I’m going to test it in the coming days, here is what I did:
- First, I transform the data from user and article names to integer ids, ordered by the order of the original file.
- Next, I split the data N ways for cross validation
- Next, I load the dataset into a dictionary structure (google sparse hash map) in about 80 seconds, this allows fast access by user (User set size: 31055 Item set size: 1913683)
- Now, while it runs, it outputs user features and article features
What’s left:
- Write a separated test system which loads a feature file and a test file and outputs the RMSE of the trained features, as well as the “percentage right”, when just rounding off predictions (not rounding off is useful for prioritization). I plan to post the results of this soon, Wednesday if everything works out.
- Convert the system to be asymmetric SVD, using only item(article) features, so that the system can be used online. This is not hard but slightly slows down training, yet new users can be very quickly identified without data warehousing.
So far, I’ve managed to get my C++ Learner to compile in monodevelop, my C# cross validator also compiles. MonoDevelop has been an absolute pleasure to work with, I’ve had very little difficulty getting my build configuration organized.
Currently, my learner is broken, because it parses integer indexed files, whereas the reddit data is provided as string usernames. I’m trying to decide if I just want to take in the usernames, or just convert them over to integer ids before the recommender processes it. The former is simpler, and more robust, the latter is more resilient to memory issues, and is easier to write (the C# cross validator would transform it.).
I wanted to run my algorithm in Ubuntu — Ubuntu is useful for the algorithm, because I use a library designed by google, and Ubuntu allows one to include this library with a simple apt-get. I had a problem where Ubuntu would not boot. Instead, it would go to a command prompt with the error “root.disk does not exist depending on shell”.
I believe what happened was that I had shut down improperly earlier. This occurred because I was trying to change my graphics resolution, my screen went black, and I had to hard-shutdown.
To fix this, I went to windows and went to start -> cmd -> and typed “chkdsk /f” on the drive ubuntu was installed (installed through wubi, I did not want to partition).
Later, I booted to a live cd, then exited ubuntu, and finally when I tried rebooting, I had no issues. I am not sure if booting into the live cd fixed my issue, or if running chkdsk did.
Anyways, I am now up and running with GCC and Code::Blocks!
Sigh, that was a huge pain.
Tonight I’m going to work on the reddit recommendation algorithm.
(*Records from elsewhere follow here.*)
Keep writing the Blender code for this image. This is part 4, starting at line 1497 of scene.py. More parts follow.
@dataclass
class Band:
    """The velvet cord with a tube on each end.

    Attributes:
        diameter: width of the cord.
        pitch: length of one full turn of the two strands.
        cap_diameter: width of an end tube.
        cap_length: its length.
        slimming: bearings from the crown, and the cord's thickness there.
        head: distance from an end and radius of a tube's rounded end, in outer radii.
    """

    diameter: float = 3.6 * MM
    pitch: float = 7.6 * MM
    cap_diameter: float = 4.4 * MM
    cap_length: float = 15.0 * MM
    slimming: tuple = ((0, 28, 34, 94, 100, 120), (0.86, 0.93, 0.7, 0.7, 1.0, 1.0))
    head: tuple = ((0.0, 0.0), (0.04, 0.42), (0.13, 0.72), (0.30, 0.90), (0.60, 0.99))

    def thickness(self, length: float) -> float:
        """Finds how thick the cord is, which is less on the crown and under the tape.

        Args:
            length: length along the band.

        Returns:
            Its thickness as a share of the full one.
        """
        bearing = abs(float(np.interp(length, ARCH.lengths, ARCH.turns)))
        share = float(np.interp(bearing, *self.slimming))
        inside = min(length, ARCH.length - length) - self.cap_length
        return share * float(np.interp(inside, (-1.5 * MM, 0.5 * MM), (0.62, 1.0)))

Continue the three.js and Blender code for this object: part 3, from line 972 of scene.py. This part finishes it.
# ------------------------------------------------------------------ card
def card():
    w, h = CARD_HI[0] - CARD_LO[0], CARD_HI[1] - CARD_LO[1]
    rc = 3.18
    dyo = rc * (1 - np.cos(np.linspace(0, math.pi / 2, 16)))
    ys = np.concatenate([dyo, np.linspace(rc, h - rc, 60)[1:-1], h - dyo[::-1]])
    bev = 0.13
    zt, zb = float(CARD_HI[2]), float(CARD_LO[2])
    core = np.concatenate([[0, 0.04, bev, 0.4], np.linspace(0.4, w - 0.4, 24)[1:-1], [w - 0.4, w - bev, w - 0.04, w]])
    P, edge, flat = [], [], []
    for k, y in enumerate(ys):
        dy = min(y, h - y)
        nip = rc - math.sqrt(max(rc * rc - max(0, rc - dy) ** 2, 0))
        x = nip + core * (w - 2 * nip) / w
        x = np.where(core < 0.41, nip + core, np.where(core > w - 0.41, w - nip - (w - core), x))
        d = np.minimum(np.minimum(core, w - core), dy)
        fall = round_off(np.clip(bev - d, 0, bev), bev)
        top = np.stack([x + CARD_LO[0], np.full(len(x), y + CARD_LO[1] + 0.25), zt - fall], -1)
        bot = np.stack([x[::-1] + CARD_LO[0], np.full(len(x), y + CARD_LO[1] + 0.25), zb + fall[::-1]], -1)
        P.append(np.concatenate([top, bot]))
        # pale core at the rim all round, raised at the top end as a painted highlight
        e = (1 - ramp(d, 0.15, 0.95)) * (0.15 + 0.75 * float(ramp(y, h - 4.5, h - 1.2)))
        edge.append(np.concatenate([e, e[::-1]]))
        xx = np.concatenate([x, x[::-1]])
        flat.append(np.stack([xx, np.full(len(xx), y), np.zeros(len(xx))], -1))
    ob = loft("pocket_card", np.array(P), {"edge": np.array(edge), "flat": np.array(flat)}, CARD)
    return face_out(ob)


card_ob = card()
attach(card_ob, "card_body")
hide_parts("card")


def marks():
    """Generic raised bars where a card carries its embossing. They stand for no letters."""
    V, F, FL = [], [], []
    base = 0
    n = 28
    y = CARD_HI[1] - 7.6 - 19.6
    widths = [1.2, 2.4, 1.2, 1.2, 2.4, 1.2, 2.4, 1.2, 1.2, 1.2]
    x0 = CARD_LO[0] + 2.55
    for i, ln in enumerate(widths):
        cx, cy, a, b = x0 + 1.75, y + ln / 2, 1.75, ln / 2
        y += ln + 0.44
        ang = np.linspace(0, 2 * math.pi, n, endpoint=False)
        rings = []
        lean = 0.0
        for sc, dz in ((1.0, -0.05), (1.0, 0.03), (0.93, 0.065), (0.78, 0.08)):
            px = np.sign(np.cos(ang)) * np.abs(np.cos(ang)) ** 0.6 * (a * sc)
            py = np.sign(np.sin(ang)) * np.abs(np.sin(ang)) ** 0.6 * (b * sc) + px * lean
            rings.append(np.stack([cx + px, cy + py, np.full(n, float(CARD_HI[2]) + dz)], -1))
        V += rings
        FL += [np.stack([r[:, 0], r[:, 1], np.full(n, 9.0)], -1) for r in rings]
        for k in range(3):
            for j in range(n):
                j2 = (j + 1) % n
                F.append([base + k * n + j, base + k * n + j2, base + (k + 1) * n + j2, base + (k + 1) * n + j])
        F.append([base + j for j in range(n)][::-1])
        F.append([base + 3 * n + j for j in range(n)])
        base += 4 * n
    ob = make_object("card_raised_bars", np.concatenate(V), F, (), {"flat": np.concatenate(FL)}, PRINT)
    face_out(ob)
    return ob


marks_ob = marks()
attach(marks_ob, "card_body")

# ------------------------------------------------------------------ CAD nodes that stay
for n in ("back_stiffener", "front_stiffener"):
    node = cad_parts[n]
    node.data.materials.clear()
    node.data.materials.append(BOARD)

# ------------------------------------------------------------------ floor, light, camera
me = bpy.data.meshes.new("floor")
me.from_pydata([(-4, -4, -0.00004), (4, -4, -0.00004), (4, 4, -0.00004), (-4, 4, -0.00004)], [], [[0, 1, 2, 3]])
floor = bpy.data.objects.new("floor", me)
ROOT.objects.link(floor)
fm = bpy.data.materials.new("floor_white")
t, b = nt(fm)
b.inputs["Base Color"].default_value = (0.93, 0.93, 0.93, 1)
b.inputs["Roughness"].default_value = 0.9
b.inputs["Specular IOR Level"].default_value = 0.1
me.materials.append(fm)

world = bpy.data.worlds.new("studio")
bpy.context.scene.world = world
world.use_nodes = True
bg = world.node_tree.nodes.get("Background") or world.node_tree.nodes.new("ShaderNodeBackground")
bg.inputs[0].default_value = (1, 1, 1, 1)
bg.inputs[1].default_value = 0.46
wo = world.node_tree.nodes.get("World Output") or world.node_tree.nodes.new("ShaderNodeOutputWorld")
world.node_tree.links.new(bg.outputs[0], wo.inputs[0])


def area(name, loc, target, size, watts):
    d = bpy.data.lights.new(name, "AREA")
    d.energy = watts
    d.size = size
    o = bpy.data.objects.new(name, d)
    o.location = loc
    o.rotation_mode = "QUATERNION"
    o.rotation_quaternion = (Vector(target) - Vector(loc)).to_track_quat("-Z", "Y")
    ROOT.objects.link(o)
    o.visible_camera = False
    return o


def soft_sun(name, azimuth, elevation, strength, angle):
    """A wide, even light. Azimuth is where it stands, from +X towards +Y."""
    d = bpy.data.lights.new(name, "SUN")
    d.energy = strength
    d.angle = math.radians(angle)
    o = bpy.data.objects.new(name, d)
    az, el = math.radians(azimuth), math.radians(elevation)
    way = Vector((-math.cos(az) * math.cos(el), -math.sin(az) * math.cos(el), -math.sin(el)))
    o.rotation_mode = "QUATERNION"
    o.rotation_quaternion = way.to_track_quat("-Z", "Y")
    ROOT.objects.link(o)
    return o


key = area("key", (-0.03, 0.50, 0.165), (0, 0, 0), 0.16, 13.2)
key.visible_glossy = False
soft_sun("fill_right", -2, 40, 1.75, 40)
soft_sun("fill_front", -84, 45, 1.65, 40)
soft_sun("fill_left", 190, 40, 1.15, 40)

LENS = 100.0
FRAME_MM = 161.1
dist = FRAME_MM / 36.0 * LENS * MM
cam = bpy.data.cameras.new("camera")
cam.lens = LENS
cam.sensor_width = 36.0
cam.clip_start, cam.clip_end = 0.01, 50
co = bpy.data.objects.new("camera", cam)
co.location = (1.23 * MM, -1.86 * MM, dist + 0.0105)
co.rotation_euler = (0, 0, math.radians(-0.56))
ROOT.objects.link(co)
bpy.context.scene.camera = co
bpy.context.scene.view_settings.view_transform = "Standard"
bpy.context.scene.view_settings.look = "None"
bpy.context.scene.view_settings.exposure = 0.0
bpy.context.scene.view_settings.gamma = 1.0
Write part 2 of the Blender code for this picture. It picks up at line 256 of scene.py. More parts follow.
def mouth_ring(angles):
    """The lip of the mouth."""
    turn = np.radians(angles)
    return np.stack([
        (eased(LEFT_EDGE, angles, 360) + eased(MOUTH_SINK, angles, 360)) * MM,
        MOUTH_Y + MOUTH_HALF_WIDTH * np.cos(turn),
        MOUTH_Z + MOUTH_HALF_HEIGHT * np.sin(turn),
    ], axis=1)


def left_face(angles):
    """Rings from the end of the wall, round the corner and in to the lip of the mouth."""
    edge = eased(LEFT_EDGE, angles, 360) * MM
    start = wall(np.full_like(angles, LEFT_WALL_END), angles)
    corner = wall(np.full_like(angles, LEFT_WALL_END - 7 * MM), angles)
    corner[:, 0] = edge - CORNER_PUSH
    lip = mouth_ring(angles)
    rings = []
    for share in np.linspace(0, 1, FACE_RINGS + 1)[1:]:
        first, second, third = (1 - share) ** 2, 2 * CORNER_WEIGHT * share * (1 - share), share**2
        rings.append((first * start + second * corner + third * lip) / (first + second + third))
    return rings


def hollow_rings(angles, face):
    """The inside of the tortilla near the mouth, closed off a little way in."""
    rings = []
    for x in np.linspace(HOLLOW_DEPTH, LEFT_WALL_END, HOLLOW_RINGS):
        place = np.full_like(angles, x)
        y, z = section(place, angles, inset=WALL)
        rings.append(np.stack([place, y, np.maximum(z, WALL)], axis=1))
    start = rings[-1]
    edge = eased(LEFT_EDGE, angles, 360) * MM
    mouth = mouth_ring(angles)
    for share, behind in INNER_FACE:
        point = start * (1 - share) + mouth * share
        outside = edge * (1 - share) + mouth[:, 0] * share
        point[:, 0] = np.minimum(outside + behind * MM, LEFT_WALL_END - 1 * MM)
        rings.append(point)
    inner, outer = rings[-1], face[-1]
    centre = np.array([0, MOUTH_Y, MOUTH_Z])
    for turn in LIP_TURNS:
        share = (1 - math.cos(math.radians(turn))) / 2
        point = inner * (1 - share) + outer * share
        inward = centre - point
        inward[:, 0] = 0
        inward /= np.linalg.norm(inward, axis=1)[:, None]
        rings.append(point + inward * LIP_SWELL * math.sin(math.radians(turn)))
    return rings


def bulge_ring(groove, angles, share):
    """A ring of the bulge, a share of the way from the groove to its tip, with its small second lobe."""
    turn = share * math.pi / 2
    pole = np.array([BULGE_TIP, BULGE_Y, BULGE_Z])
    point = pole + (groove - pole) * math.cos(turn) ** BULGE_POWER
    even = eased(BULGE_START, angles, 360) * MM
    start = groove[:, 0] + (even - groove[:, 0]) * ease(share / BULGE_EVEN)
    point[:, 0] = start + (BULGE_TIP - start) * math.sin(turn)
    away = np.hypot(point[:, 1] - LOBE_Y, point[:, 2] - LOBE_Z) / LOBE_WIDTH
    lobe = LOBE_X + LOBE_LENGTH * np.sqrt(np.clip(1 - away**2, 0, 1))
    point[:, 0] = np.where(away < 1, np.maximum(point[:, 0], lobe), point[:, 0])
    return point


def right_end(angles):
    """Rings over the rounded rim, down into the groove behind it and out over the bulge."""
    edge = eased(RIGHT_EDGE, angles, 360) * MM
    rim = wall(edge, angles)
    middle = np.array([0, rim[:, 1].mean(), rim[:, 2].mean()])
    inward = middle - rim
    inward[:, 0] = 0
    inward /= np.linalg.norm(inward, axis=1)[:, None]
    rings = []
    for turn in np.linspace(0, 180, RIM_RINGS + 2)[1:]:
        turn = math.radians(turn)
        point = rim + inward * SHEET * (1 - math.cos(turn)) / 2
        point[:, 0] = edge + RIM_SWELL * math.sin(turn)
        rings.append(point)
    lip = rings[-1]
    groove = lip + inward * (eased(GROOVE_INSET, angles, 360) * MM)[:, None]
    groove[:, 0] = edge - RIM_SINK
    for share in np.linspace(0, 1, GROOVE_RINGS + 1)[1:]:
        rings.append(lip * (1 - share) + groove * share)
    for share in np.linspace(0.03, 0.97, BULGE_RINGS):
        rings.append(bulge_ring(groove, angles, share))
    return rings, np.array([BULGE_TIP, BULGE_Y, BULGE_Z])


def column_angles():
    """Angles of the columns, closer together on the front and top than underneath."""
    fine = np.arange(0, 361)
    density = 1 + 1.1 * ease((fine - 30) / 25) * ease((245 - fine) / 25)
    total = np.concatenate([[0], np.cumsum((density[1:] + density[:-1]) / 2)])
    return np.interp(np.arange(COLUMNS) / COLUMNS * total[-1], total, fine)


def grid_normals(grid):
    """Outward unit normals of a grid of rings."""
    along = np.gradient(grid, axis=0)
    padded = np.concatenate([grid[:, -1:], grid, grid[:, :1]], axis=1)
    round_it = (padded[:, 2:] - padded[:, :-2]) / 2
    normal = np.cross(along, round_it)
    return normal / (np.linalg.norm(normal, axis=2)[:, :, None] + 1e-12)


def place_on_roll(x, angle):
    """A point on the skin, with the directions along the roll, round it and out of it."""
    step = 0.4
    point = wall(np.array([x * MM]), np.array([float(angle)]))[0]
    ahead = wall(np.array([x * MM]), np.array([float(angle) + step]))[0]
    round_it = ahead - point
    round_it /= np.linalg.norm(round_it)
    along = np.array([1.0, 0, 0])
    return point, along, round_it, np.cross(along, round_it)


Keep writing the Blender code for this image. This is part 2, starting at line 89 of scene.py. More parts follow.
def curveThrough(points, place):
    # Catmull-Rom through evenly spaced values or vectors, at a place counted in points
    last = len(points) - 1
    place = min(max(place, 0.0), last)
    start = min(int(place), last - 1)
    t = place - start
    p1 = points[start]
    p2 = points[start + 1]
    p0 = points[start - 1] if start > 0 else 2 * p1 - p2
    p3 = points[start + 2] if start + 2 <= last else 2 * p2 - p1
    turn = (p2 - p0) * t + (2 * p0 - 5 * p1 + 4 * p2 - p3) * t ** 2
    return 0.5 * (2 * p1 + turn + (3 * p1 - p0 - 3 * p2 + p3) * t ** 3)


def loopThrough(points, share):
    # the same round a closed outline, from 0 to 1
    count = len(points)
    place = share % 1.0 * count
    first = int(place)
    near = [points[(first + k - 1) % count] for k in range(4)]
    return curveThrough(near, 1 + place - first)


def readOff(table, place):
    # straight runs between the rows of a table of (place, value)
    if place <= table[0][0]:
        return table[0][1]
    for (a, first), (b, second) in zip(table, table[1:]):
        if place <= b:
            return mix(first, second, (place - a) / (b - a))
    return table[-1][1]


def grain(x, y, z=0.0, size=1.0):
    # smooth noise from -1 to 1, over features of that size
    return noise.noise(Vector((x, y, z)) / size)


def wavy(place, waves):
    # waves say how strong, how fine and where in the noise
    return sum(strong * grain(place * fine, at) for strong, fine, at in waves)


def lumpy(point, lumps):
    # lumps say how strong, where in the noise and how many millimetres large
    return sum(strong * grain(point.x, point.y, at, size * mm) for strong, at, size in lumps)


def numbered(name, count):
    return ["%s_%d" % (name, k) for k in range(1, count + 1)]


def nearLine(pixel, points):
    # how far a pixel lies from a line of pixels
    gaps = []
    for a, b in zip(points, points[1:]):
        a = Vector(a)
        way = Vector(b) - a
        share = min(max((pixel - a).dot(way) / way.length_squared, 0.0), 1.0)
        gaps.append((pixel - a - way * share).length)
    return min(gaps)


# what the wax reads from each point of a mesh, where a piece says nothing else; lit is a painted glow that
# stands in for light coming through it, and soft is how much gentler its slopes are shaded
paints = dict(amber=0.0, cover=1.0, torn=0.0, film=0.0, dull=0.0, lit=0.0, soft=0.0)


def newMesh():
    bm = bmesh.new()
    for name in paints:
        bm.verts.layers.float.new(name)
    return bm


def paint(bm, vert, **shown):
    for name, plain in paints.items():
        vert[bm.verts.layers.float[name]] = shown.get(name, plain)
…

Updates to come.
Getting C++ to work with google sparse hash in windows has been kind of a pain — In the interest in just getting this reddit recommender working, I’m just going to reinstall Ubuntu on this machine. The C# cross validator works. The C++ recommender has been rewritten to be more generic, and take in the cross validator’s style of input files. I have some slight debugging to do, and a phase of testing.
As this is a busy week for me, I expect to spend some time Tuesday porting it over, and finally to spend Sunday testing it. I will try to make a post on reddit about my results on Wednesday of next week.
I’m done building my cross validator for solutions to the reddit voter data, built in C#. Now to update my netflix recommender to take the reddit voter file. My previous solution was compiled with gcc, this time I am trying to use visual studio, so I have to figure out how to link google sparse maps to visual studio properly. It shouldn’t be too hard, but I might not be able to do that until some time later this weekend.
Afterwards, I’ll write some analysis tools which use the output featuresets and allow one to see what users are similar to a given user.
Finally, I’ll do a write up of the whole process, and a write up on what benefits one would have to gain form having the current followed subreddits. (a subreddit recommender)
Karmachode asks:
I’m curious, how could this data be used to recommend articles when each new article gets a brand new ID? This is unlike Netflix where recommending old movies is fine. In this case if you recommend old articles it isn’t of much use.
What I was trying to do today is create clusters for recommending people rather than for articles. I agree that the end goal should be recommending subreddits.
You’re sort-of right that recommending old reddits isn’t the goal in this process, but neither is clustering.
When performing machine learning, the first thing to ask yourself is what questions you need to solve. What we’re trying to do is classifying a list of frontpage articles: to provide for each of them a degree of confidence the user will like it, and to minimize error (in the MSE sense). What you are proposing is a nearest neighbor solution to confidence determination. What I intend to do is iterative singular value decomposition, which discovers the latent features of the users. It’s a bit different, but it solves the problem better. For new articles, describe them by the latent features of the users who rate them, then decide which article’s latent features match the user most accurately.
Reddit just released public voter data, I’m going to build a recommender this weekend.